◆ AIM
Copy down every line where the string "part" shows up.

◆ THE RECORDS
>>>>>

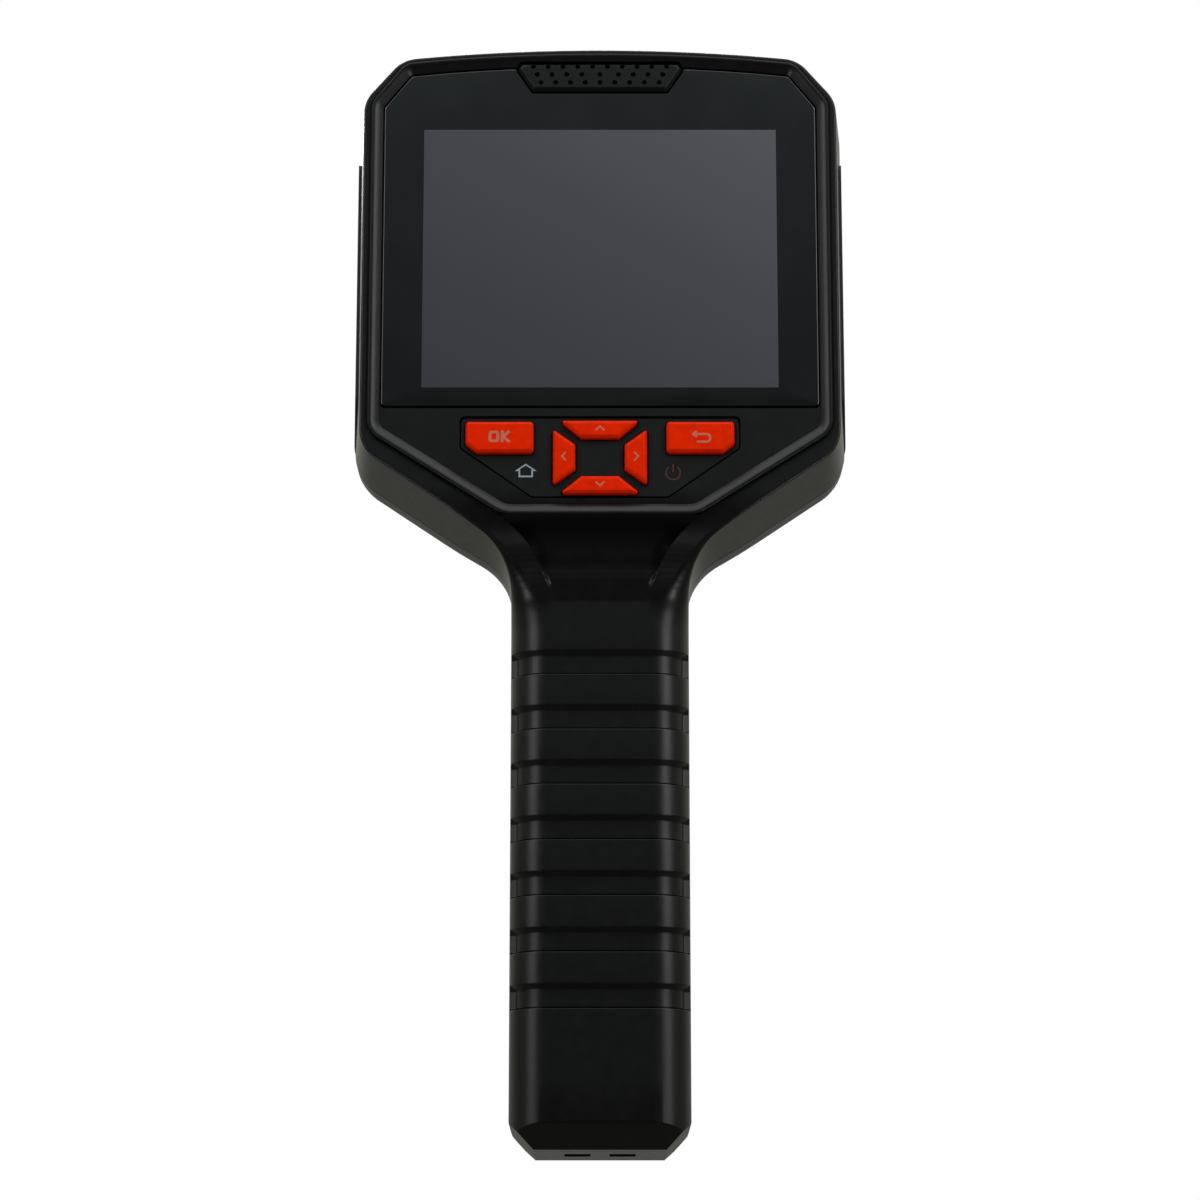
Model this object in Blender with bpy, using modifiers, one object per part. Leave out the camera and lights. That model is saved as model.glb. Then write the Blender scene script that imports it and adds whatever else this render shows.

<<<<<
>>>>>

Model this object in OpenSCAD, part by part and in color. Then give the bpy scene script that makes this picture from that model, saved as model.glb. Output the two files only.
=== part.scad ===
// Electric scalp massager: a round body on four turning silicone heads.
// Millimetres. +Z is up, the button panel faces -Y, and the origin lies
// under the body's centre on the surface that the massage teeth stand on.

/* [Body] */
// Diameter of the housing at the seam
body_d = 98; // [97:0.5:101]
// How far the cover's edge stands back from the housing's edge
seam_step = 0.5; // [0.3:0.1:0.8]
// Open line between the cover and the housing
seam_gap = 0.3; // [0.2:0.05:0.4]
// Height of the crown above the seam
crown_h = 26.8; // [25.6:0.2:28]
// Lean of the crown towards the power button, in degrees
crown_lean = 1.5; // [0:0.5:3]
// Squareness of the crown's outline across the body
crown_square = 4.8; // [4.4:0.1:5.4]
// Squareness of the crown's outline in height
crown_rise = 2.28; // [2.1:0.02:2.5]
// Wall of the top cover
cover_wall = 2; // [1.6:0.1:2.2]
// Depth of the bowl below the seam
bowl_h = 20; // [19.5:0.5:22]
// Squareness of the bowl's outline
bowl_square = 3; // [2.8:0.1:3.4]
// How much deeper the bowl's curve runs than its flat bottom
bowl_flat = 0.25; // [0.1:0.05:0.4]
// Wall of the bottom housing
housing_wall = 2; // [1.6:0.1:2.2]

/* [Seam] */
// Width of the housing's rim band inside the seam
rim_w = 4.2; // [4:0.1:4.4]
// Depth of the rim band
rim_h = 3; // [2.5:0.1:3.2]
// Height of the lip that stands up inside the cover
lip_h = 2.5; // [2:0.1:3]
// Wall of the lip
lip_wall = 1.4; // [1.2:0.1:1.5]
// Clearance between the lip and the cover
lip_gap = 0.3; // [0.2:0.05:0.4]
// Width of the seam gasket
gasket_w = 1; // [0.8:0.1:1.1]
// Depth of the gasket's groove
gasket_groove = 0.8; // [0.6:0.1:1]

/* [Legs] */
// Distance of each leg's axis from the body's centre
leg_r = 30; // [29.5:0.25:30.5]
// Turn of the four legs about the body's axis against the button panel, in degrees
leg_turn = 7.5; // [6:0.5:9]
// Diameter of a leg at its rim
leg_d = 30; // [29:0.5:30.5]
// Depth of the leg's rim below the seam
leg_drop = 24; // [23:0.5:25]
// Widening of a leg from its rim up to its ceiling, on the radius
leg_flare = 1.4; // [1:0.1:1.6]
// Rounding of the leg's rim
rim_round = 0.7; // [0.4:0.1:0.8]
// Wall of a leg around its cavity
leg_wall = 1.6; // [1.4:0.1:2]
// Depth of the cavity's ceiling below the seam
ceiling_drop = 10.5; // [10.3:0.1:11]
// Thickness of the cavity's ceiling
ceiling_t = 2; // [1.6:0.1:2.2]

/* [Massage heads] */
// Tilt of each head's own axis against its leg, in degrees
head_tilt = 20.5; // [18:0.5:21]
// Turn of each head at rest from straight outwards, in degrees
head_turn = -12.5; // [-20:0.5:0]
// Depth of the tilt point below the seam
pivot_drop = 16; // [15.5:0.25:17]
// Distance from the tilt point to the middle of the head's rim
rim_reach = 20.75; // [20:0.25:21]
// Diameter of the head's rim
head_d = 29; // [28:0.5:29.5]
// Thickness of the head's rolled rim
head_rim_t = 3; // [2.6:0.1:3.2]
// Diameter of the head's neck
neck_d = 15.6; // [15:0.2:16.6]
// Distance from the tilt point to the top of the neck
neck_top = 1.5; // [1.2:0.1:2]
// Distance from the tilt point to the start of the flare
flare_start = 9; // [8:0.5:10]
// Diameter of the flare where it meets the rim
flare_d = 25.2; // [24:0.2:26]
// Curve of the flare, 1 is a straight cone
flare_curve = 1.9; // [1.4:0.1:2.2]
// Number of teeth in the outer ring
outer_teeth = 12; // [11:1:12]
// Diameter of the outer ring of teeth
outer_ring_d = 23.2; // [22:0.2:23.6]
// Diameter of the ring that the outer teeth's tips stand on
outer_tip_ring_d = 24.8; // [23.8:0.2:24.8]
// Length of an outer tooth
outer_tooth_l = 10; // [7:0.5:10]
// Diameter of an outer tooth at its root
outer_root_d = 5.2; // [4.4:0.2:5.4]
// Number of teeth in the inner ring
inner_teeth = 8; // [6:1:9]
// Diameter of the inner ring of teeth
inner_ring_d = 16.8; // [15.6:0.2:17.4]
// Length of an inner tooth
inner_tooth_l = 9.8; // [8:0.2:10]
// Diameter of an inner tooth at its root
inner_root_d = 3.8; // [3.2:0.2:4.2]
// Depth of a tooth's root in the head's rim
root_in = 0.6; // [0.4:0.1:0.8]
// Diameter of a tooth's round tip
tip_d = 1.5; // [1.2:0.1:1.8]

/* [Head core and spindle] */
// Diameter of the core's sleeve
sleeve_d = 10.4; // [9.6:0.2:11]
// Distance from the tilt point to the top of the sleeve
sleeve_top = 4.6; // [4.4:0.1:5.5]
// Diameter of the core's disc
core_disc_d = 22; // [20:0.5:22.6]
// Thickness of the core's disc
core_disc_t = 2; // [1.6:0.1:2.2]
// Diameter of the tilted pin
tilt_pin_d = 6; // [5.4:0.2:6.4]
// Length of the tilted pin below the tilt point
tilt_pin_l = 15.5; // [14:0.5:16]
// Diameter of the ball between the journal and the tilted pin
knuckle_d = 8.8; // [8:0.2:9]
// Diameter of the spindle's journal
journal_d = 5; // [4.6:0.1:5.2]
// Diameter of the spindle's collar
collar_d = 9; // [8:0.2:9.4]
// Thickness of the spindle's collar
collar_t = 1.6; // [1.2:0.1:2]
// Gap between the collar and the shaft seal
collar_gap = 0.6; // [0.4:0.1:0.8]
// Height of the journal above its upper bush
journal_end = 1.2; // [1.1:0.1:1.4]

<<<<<

◆ SOLUTION BELOW
Model this object in Blender with bpy, using modifiers, one object per part. Leave out the camera and lights. That model is saved as model.glb. Then write the Blender scene script that imports it and adds whatever else this render shows.
Model this object in OpenSCAD, part by part and in color. Then give the bpy scene script that makes this picture from that model, saved as model.glb. Output the two files only.
=== part.scad ===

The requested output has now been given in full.